Copy out precisely the lines beginning at the line that contains "Write part 2" and ending at the line that contains "node tree, with", including both.

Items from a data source
========

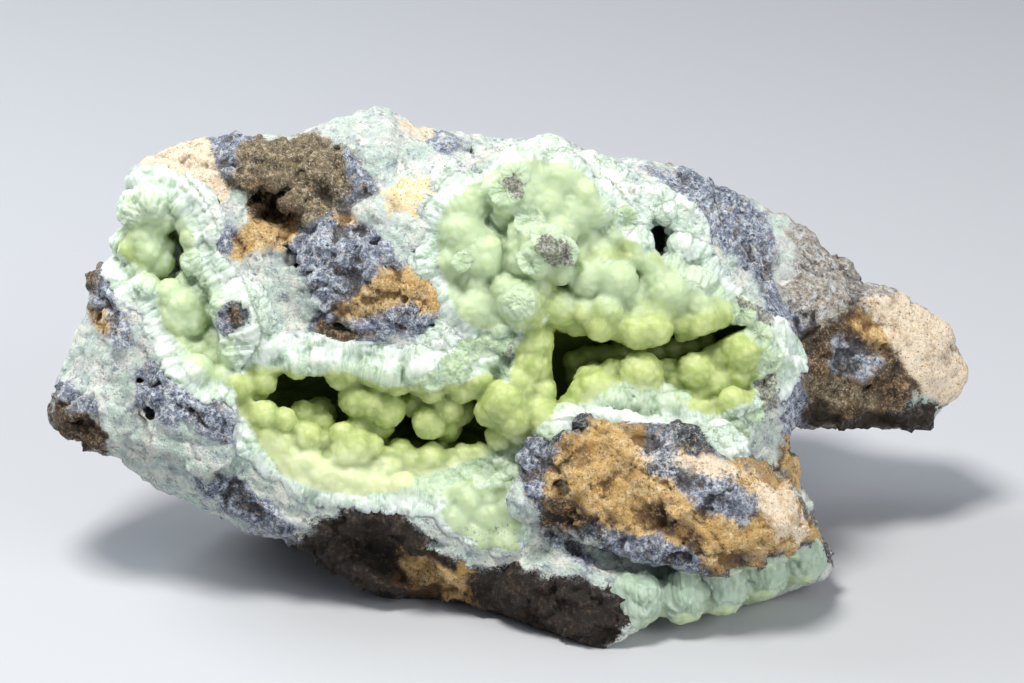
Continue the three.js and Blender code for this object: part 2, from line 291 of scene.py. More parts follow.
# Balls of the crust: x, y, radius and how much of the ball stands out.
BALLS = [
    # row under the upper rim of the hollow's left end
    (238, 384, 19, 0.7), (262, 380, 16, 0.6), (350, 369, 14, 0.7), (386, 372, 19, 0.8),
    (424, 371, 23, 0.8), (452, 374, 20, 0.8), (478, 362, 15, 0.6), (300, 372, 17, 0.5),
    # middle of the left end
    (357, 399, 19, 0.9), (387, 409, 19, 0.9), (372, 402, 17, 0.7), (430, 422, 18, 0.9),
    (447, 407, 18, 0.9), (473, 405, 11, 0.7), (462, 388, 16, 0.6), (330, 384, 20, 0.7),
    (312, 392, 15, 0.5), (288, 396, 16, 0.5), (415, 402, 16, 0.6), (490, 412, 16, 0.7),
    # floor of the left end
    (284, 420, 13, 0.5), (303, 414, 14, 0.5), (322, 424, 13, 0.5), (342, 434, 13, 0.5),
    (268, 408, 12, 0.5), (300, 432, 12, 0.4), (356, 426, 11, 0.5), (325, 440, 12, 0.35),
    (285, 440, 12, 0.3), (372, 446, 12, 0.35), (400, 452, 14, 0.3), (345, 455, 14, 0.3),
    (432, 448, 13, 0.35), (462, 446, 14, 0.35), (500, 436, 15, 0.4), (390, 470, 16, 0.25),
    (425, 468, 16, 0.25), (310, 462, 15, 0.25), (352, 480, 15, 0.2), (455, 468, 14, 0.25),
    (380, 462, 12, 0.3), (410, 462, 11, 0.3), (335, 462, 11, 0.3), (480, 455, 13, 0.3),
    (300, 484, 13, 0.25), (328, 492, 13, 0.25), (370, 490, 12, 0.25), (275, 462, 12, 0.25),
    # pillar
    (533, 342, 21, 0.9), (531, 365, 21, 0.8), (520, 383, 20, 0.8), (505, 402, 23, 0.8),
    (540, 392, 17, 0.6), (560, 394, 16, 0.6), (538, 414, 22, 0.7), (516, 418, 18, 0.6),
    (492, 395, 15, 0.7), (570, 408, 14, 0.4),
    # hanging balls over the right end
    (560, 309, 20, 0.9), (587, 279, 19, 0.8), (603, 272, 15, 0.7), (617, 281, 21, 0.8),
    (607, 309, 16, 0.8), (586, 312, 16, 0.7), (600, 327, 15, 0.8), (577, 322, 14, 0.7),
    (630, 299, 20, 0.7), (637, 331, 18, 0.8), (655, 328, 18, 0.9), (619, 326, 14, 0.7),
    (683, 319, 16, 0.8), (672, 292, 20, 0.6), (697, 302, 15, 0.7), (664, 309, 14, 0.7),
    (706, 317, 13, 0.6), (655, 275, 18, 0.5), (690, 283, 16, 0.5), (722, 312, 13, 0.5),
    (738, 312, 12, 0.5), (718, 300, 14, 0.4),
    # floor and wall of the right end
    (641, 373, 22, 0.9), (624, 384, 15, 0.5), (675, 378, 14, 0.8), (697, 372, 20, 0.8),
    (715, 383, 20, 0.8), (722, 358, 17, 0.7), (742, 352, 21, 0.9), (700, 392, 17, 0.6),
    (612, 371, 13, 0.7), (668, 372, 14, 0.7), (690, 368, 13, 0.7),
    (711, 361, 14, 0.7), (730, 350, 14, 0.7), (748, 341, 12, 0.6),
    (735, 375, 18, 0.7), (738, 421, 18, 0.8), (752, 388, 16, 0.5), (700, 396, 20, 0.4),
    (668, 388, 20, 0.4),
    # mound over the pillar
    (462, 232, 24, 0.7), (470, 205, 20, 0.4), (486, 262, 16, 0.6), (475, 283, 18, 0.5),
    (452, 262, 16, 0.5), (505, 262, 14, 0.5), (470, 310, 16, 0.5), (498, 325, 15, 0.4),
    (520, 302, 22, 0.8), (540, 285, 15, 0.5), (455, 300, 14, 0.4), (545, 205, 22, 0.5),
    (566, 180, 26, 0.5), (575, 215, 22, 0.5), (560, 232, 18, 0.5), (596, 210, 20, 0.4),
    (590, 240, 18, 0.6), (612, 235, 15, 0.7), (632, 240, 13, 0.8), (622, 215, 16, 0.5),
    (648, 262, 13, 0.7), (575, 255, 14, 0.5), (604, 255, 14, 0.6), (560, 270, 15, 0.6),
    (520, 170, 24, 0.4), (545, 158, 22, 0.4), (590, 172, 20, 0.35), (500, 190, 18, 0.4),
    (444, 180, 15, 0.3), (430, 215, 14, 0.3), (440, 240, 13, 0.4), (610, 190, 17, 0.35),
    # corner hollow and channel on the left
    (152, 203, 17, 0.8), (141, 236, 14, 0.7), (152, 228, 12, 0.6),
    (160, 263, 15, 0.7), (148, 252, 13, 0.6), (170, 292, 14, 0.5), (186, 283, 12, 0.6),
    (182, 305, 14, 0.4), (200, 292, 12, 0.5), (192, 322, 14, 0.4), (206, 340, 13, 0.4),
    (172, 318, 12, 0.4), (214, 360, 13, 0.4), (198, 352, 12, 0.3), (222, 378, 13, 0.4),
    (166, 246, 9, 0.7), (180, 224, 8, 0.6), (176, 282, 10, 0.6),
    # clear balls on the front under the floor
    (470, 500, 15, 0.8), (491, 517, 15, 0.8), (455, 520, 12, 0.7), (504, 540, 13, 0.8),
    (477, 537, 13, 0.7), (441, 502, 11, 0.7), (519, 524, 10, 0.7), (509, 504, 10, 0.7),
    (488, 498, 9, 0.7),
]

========

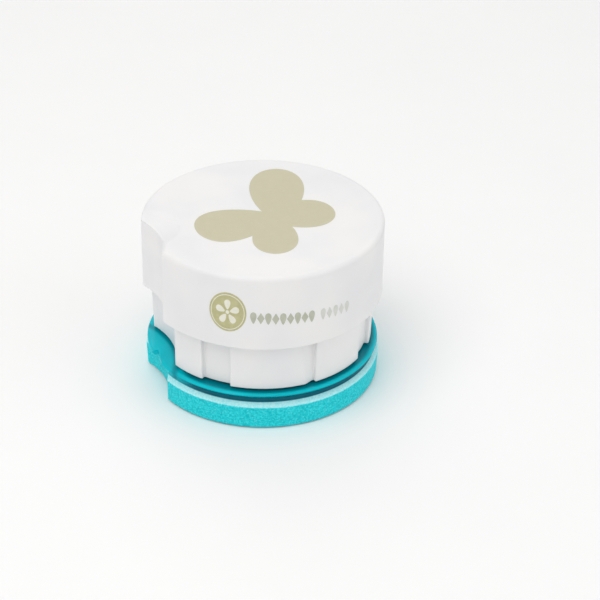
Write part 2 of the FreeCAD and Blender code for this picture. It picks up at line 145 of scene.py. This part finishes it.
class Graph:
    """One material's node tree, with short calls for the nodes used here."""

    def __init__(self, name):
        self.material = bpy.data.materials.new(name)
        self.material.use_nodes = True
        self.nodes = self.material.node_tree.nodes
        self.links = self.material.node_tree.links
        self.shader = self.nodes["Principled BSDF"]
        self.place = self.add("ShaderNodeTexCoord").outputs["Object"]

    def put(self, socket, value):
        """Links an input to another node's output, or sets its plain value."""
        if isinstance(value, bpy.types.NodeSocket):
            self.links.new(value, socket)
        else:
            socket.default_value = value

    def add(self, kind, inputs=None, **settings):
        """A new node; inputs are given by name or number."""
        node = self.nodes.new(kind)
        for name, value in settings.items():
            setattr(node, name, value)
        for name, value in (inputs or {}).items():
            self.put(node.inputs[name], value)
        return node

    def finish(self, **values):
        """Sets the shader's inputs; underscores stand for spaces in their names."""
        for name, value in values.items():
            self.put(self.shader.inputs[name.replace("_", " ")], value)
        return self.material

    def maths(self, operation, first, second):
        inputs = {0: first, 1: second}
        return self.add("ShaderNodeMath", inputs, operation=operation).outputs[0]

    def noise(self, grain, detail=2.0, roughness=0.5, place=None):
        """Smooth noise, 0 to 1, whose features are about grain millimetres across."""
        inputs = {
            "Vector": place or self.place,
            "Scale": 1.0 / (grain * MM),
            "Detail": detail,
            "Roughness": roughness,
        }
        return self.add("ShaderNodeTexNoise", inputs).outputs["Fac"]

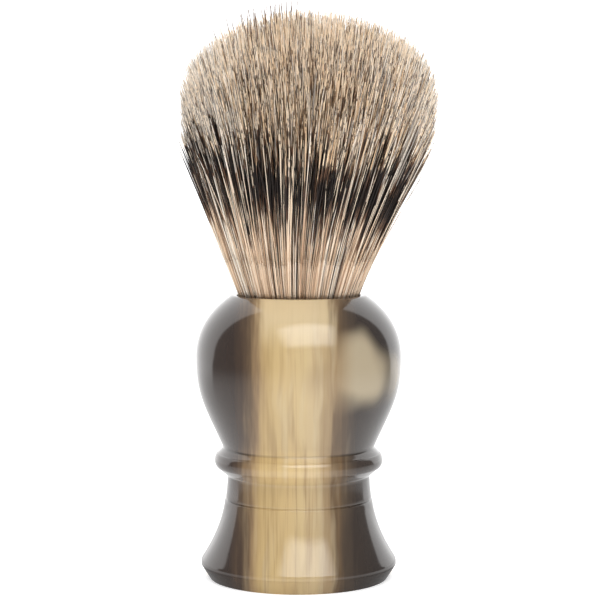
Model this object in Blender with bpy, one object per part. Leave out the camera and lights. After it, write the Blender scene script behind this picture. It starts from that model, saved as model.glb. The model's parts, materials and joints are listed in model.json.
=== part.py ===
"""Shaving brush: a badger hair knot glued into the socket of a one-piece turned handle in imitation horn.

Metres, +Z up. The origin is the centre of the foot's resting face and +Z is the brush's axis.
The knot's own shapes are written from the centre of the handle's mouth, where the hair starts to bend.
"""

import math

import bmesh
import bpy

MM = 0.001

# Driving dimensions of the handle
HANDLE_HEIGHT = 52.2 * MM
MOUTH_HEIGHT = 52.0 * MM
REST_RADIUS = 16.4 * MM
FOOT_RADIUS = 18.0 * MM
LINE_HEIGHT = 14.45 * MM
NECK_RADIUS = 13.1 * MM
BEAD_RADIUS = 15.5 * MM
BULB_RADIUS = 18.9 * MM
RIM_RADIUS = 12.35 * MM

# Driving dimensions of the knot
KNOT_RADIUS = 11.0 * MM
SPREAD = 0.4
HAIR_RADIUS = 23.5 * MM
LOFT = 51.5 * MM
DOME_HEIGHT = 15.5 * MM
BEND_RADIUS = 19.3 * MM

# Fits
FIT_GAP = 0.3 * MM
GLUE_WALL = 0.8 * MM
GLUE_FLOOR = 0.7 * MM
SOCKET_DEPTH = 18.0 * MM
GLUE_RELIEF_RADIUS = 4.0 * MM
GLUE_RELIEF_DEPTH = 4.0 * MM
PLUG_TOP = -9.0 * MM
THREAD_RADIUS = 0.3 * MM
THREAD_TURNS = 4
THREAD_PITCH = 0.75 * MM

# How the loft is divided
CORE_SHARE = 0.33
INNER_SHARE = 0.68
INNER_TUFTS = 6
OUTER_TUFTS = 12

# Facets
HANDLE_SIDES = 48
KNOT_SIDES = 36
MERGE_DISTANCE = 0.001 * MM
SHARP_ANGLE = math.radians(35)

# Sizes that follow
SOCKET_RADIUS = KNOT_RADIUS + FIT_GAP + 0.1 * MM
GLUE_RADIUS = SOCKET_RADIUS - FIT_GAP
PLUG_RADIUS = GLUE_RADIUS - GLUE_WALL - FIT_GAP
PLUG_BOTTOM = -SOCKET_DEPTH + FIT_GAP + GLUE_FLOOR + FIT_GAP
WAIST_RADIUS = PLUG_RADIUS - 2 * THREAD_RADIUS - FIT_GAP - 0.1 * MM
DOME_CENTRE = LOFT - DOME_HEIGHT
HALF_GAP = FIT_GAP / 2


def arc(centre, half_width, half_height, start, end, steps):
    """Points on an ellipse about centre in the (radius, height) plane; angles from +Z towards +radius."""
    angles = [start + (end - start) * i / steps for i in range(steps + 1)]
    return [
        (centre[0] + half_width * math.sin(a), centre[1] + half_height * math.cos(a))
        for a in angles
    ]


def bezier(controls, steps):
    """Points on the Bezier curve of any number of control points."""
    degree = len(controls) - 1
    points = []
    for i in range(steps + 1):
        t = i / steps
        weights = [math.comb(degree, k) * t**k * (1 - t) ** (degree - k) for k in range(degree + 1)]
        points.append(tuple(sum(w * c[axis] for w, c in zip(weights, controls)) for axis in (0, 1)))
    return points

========

*EXERCISE RESULT*
Write part 2 of the FreeCAD and Blender code for this picture. It picks up at line 145 of scene.py. This part finishes it.
class Graph:
    """One material's node tree, with short calls for the nodes used here."""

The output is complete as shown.